I was able to cancel my account with comcast, just two weeks ago, in under twenty minutes.

Are you saying that if he had hung up, and called again, he would have faced an equally long phone call?

My point is that he did not have to put up with this. Obviously there are going to be some bad apples amongst the thousands of comcast customer service employees. He could have hung up on this guy, called back, and gotten a much more reasonable employee to cancel his account.


In twenty minutes, at my hourly rate, I earn roughly:

- the entire hourly-equivalent salary of a new high school teacher (average, US) or

- enough to pay for my entire Starbucks consumption for over a week or

- enough to pay for almost two of my family's "luxuries" (netflix and one other service) or

- enough to pay for the entire quantity of gas I use every month or

- almost certainly double (or more) of the Comcast Rep's wage

This isn't meant to brag but to put in perspective what twenty minutes is worth via a common valuation (money). The lower the socioeconomic class, the more twenty minutes is actually worth, because they tend to have to work more hours to make ends meet, and thus their free time, unit for unit, ought to be valued more highly than mine.

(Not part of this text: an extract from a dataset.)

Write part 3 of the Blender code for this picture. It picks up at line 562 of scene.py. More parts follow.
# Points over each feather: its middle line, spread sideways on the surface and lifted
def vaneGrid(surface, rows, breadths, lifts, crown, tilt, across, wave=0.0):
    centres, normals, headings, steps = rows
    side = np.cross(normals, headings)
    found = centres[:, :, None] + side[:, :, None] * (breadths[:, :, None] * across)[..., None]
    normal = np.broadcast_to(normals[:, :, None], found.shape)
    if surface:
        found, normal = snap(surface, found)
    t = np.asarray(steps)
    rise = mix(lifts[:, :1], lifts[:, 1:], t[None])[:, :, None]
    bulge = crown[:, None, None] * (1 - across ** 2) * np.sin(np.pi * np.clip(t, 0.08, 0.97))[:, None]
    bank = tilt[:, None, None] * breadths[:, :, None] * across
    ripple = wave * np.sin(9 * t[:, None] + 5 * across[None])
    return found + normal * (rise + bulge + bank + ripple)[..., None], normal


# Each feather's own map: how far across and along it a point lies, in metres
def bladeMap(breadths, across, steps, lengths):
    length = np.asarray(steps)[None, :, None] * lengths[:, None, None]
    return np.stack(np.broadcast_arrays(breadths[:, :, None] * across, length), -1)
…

Under twenty minutes is short? Seems like this blogger got it taken care of in 8:14, and that was still frustratingly long for all of us to listen to.


He states that he started to record after ten minutes, so he only succeeded after ~18 minutes.

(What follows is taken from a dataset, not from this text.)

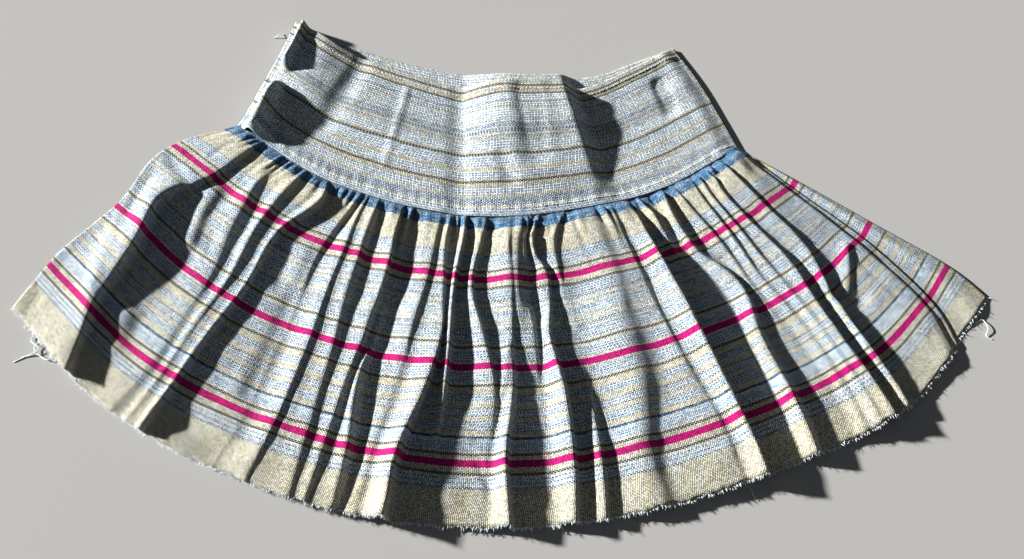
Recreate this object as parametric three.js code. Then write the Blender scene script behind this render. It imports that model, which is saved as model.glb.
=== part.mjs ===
// Short gathered linen skirt, laid flat with its waist towards +Y and its hem towards -Y.
// Millimetres, +Z up, the surface it lies on is Z = 0, the front faces up.
// Four sewn pieces: a hip yoke and a gathered flounce, each with a front and a back.
import * as THREE from 'three';

// Cloth and clearances
const WALL = 1.2;           // thickness of the woven cloth
const SEAM_GAP = 0.3;       // between two pieces at a seam
const FLOOR_CLEAR = 1.6;    // from the back's top to the underside of the front's lowest stretches
const NEST = 0.3;           // share of a front fold that the back repeats beneath it
const BACK_HUMP = 0.5;      // share of the waist hump that the back yoke repeats
const CENTRE = { x: -0.8, y: -1.5 }; // middle of the traced outline, which becomes the origin

// Outline of the laid skirt, in plan, from left to right or from top to bottom
const WAIST_FRONT = [[-193, 234], [-150, 203], [-94, 180], [-39, 162], [6, 160], [52, 159],
  [80, 163], [122, 185], [157, 205]];
const WAIST_BACK = [[-193, 235], [-148, 212], [-95, 192], [-39, 178], [0, 174], [47, 173],
  [86, 177], [122, 192], [157, 206]];
const SEAM = [[-237, 124], [-142, 64], [-15, 33], [119, 53], [209, 101]];
const HEM = [[-412, -51], [-330, -132], [-241, -184], [-127, -224], [3, -237], [128, -221],
  [240, -183], [325, -142], [379, -85]];
const YOKE_LEFT = [[-193, 234], [-205, 200], [-230, 139], [-237, 124]];
const YOKE_RIGHT = [[157, 205], [179, 168], [196, 131], [209, 101]];
const FLOUNCE_LEFT = [[-237, 124], [-286, 108], [-312, 88], [-334, 48], [-378, 2], [-412, -51]];
const FLOUNCE_RIGHT = [[209, 101], [254, 61], [313, 10], [361, -45], [379, -85]];
const BACK_RIGHT = [[209, 101], [256, 71], [319, 29], [380, -12], [413, -44]];
const SIDE_POWER = 4;       // how quickly a side's bulge dies away towards the middle of a panel
const BACK_HEM_LIFT = 4;    // the back's hem stops this far inside the front's

// Main folds of the flounce, from left to right: where each crest runs, in percent of the width
// at seven levels from seam to hem; its rise in millimetres at the last six; the share of the rise
// by which the cloth falls beyond it, near the seam and near the hem; how wide that falling side is
// per millimetre of fall; the share of the gap that climbs to the crest; the tip per millimetre.
const LEVELS = [0, 0.1, 0.25, 0.42, 0.6, 0.8, 1];
const PLACE_COLUMNS = ['atSeam', 'at10', 'at25', 'at42', 'at60', 'at80', 'atHem'];
const RISE_COLUMNS = ['rise10', 'rise25', 'rise42', 'rise60', 'rise80', 'riseHem'];
const SHAPE_COLUMNS = ['stepTop', 'stepHem', 'fall', 'fill', 'lean'];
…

Yeah, I was mostly joking about that, because bragging that it took 20 minutes is silly. I noticed it said he didn't begin recording until 10 minutes in, but the 8:14 was funnier ;)

Besides, the ~18 minutes is still faster than the parent poster's claim.


>I was able to cancel my account with comcast, just two weeks ago, in under twenty minutes.

It's hilarious how you say that like it's a good thing. Hint: No it's not.


But why should I have to waste my time playing that game?


Twenty minutes? Did you maybe intend to say twenty second? Because twenty minutes sounds rather terrible.

Secondly, realize that this guy's entire job is to do exactly what he did: This is what Comcast trains him to do; It's what they pay him to do; His rewards are based upon him doing exactly what he did. His role is not to fulfill your cancellation request, but to do everything possible to stop you from cancelling.

Bad apple? He is probably the star of Comcast's retention department. Comcast will probably play this tape as training material.